In this case the Grand Jury forthwith subpoenas duces tecum amounted to an illegal search and seizure. They demanded, without any substantial limitation as to the subject matter of the class of document sought, the forthwith production of all of the business records of the plaintiffs for a period of two years and nine months. Because of their sweeping command, and because they focused on the most current records, these subpoenas unreasonably burdened the plaintiffs and interfered imper-missibly with the ongoing operation of their businesses. Such an unlawful practice should be stopped in its tracks by the Court.

The judgment of the District Court should be reversed and the cause remanded with instructions to order the return of the copies of the records to the plaintiffs.

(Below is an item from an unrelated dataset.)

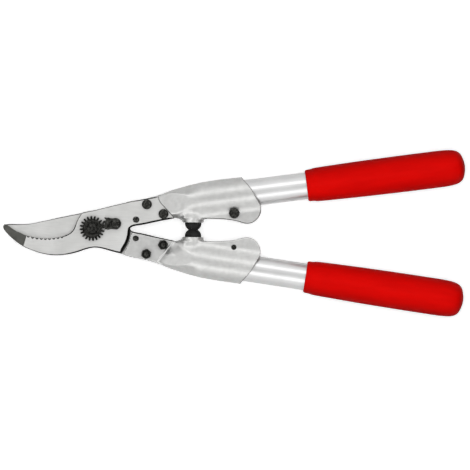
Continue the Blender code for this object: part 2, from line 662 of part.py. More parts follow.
# ----------------------------------------------------------------- fasteners
def make_fasteners(side, parent):
    top = Z_HIGH + GAP
    under = -(Z_HIGH + GAP)
    for label, centre in (("front", FRONT_BOLT), ("rear", REAR_BOLT)):
        turned("%s_bolt_%s" % (side, label), [
            (0.0, top + BOLT_HEAD_T), (BOLT_HEAD_R - 0.5 * MM,
                                       top + BOLT_HEAD_T),
            (BOLT_HEAD_R, top + BOLT_HEAD_T - 0.5 * MM), (BOLT_HEAD_R, top),
            (BOLT_SHAFT_R, top), (BOLT_SHAFT_R, under - NUT_T - 0.4 * MM),
            (BOLT_SHAFT_R - 0.5 * MM, under - NUT_T - 0.9 * MM),
            (0.0, under - NUT_T - 0.9 * MM)],
            20, parent, black_oxide("%s_bolt_%s_black" % (side, label)),
            location=(centre[0], centre[1], 0))
        nut = hex_prism("%s_nut_%s" % (side, label), NUT_AF, under - NUT_T,
                        under, centre, math.radians(12 if label == "front"
                                                    else 40), parent,
                        black_oxide("%s_nut_%s_black" % (side, label)))
        boolean(nut, round_cutter("%s_nut_%s_hole" % (side, label),
                                  BOLT_SHAFT_R + GAP, centre, -20 * MM,
                                  20 * MM, 20, parent))
        freeze(nut)
    end = Z_HIGH + 0.35 * MM
    turned(side + "_locating_pin", [
        (0.0, end), (PIN_R - 0.5 * MM, end), (PIN_R, end - 0.4 * MM),
        (PIN_R, -end + 0.4 * MM), (PIN_R - 0.5 * MM, -end), (0.0, -end)],
        20, parent, black_oxide(side + "_locating_pin_black"),
        location=(LOCATING_PIN[0], LOCATING_PIN[1], 0))

    seat = LOBE_HALF_T + GAP
    screw = turned(side + "_clamp_screw", [
        (0.0, seat + 5.0 * MM), (3.8 * MM, seat + 5.0 * MM),
        (4.3 * MM, seat + 4.5 * MM), (4.3 * MM, seat),
        (BOLT_SHAFT_R, seat), (BOLT_SHAFT_R, -seat - 0.1 * MM),
        (BOLT_SHAFT_R - 0.5 * MM, -seat - 0.6 * MM),
        (0.0, -seat - 0.6 * MM)],
        24, parent, black_oxide(side + "_clamp_screw_black"),
        location=(CLAMP_SCREW[0], CLAMP_SCREW[1], 0))
    freeze(screw)
    key = hex_prism(side + "_clamp_key", 4.0 * MM, seat + 2.5 * MM,
                    seat + 8.0 * MM, (CLAMP_SCREW[0], CLAMP_SCREW[1]),
                    math.radians(20), parent, None)
    parts.objects.unlink(key)
    cutters.objects.link(key)
    key.hide_render = True
    key.display_type = "WIRE"
    boolean(screw, key)
    freeze(screw)
    smooth(screw, 30)


# --------------------------------------------------------------------- pivot
def make_pivot(parent):
    top = Z_HIGH + GAP
    under = -(Z_HIGH + GAP)
    bolt = turned("pivot_bolt", [
        (0.0, top + GEAR_T + 1.0 * MM), (PIVOT_SHAFT_R - 0.6 * MM,
                                         top + GEAR_T + 1.0 * MM),
        (PIVOT_SHAFT_R, top + GEAR_T + 0.4 * MM), (PIVOT_SHAFT_R, under),
        (8.5 * MM, under), (8.5 * MM, under - 2.4 * MM),
        (7.6 * MM, under - 3.4 * MM), (0.0, under - 3.4 * MM)],
        32, parent, black_oxide("pivot_bolt_black"))

    gear = []
    step = 2 * math.pi / GEAR_TEETH
    for k in range(GEAR_TEETH):
        mid = GEAR_PHASE + k * step
        for offset, radius in ((-0.36, GEAR_ROOT_R), (-0.17, GEAR_TIP_R),
                               (0.17, GEAR_TIP_R), (0.36, GEAR_ROOT_R)):
            angle = mid + offset * step
            gear.append((radius * math.cos(angle), radius * math.sin(angle)))
    nut = flat_plate("pivot_nut", gear, [], top + GEAR_T / 2, GEAR_T / 2,
                     parent, black_oxide("pivot_nut_black"))
    hub = turned("pivot_hub", [
        (0.0, top + GEAR_T + HUB_RISE), (5.2 * MM, top + GEAR_T + HUB_RISE),
        (HUB_R, top + GEAR_T + 0.1 * MM), (HUB_R, top + GEAR_T - 1.0 * MM),
        (0.0, top + GEAR_T - 1.0 * MM)], 32, parent, None, True)
    freeze(hub)
    boolean(nut, hub, "UNION")
    boolean(nut, round_cutter("pivot_nut_hole", PIVOT_SHAFT_R + GAP, (0, 0),
                              0, 20 * MM, 32, parent))
    freeze(nut)

    # locking segment: teeth that mesh with the nut, tail under its screw
    outline = []
    for degrees, radius in ((-1.5, 10.7), (1.5, 11.2), (5.0, 11.2),
                            (9.4, 11.2), (12.2, 9.9), (15.8, 9.9),
                            (18.6, 11.3), (22.0, 12.0), (25.5, 11.9),
                            (29.0, 11.3), (33.0, 11.2)):
        angle = math.radians(degrees)
        outline.append((radius * math.cos(angle) * MM,
                        radius * math.sin(angle) * MM))
    tail = scaled(SEGMENT_TAIL)
    outline = outline + tail
    segment = flat_plate("locking_segment", outline,
                         [round_points(SEGMENT_SCREW, 2.0 * MM + GAP, 16)],
                         top + 1.5 * MM, 1.5 * MM, parent,
                         black_oxide("locking_segment_black"))
    seat = top + 3.0 * MM + GAP
    screw = turned("segment_screw", [
        (0.0, seat + 2.4 * MM), (3.7 * MM, seat + 2.4 * MM),
        (4.3 * MM, seat + 1.8 * MM), (4.4 * MM, seat), (2.0 * MM, seat),
        (2.0 * MM, Z_LOW + 0.9 * MM), (1.6 * MM, Z_LOW + 0.4 * MM),
        (0.0, Z_LOW + 0.4 * MM)],
        24, parent, black_oxide("segment_screw_black"),
        location=(SEGMENT_SCREW[0], SEGMENT_SCREW[1], 0))
    freeze(screw)
    slot = box_cutter("segment_slot", (12 * MM, 1.2 * MM, 3 * MM),
                      Matrix.Translation((SEGMENT_SCREW[0], SEGMENT_SCREW[1],
                                          seat + 2.9 * MM))
                      @ Matrix.Rotation(math.radians(35), 4, "Z"), parent)
    boolean(screw, slot)
    freeze(screw)
    smooth(screw, 30)
    return bolt, nut, segment


# --------------------------------------------------------------------- build
make_counter_blade(arms["upper"])
make_cutting_blade(arms["lower"])
for side in ("upper", "lower"):
    make_casting(side, arms[side])
    make_handle(side, arms[side])
    make_fasteners(side, arms[side])
make_pivot(arms["upper"])
bpy.context.view_layer.update()
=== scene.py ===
import math

import bmesh
import bpy
import numpy as np
from mathutils import Matrix, Vector
from mathutils.geometry import tessellate_polygon


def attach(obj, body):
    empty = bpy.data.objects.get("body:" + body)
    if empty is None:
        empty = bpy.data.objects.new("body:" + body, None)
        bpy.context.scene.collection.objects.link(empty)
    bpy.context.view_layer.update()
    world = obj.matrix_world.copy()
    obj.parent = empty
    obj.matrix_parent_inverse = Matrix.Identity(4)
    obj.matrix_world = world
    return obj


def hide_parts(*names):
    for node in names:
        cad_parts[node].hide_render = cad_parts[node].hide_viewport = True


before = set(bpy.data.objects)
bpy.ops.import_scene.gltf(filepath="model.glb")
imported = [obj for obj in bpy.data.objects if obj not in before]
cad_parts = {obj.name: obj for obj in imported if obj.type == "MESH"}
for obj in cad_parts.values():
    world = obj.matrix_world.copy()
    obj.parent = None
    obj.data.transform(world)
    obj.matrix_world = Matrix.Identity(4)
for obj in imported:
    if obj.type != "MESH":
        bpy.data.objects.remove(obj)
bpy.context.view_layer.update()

# Every piece is drawn in arm coordinates in millimetres: pivot at the origin,
# tang on the +Y side, own plate above the contact plane, tongue below it.
# The lower arm is the same set turned half a turn about X.
MM = 0.001
PIVOT_X, PIVOT_Z = -0.12211, 0.0161
GAP = 0.3
Z_LOW, Z_HIGH = 0.15, 4.65
TUBE_ANGLE = math.radians(7.93)
CA, SA = math.cos(TUBE_ANGLE), math.sin(TUBE_ANGLE)
TUBE_Y0, TUBE_R = 13.65, 11.7
TUBE_START, TUBE_END = 96.0, 314.0
BORE_R = TUBE_R + GAP
FRONT_BOLT, REAR_BOLT = (46.9, 21.4), (61.3, 13.3)
LOCATING_PIN, CLAMP_SCREW = (37.7, 8.1), (122.4, 14.6)
SEGMENT_SCREW = (20.3, 4.3)
BUMPER_X, BUMPER_BASE_Y = 87.0, 6.35

ARM = {
    "upper": Matrix.Translation((PIVOT_X, 0, PIVOT_Z)),
    "lower": Matrix.Translation((PIVOT_X, 0, PIVOT_Z))
    @ Matrix.Rotation(math.pi, 4, "X"),
}
BODY = {"upper": "counter_blade_arm", "lower": "cutting_blade_arm"}
# local Z along the tube, local X to its outer side
TUBE = Matrix(((-SA, 0, CA, 0), (CA, 0, SA, TUBE_Y0 * MM), (0, 1, 0, 0),
               (0, 0, 0, 1)))

# ------------------------------------------------------------------ outlines
TANG = [
    (27.0, -17.6), (30.0, -12.2), (31.9, -6.2), (32.6, -0.8),
    (33.1, 0.8), (34.0, 1.7), (35.5, 2.3), (37.5, 2.75), (41.0, 3.35),
    (45.0, 4.1), (49.0, 5.0), (53.0, 5.95), (58.0, 7.05), (64.0, 8.3),
    (70.8, 9.6, "c"), (67.7, 12.95), (64.7, 16.4), (61.7, 19.5),
    (59.6, 21.65), (57.8, 24.05), (56.9, 26.35), (56.6, 28.2, "c"),
    (50.0, 27.0), (41.5, 25.2), (32.5, 23.5), (22.5, 21.2),
]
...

. Of course, the use of a forthwith subpoena will not in most circumstances work to vitiate otherwise voluntary compliance. Certainly it is proper to require forthwith return where the grand jury has reason to believe that the items might otherwise be destroyed. But the danger of the forthwith subpoena is that it places a premium on the party’s knowledge of his right to refuse until the subpoena has been tested in court. Its use tends to blur the distinction between traditional arrests and searches, on the one hand, and traditional subpoenas on the other. As the Supreme Court recognized in United States v. Dionisio, 410 U.S. 1, 10, 93 S.Ct. 764, 770, 35 L.Ed.2d 67 (1973):

The compulsion exerted by a grand jury subpoena differs from the seizure effected by an arrest .
“The latter is abrupt, is effected with force or the threat of it and often in demeaning circumstances .... A subpoena is served in the same manner as other legal *777process; it involves no stigma whatever; if the time for appéarance is inconvenient, this can generally be altered; and it remains at all times under the control and supervision of a court.”
United States v. Doe (Schwartz), 2 Cir., 457 F.2d at 895, 898.

Since subpoenas are generally served without any antecedent judicial intervention, reviewing courts should be cautious where it appears that the forthwith requirement may have been used to preclude any review.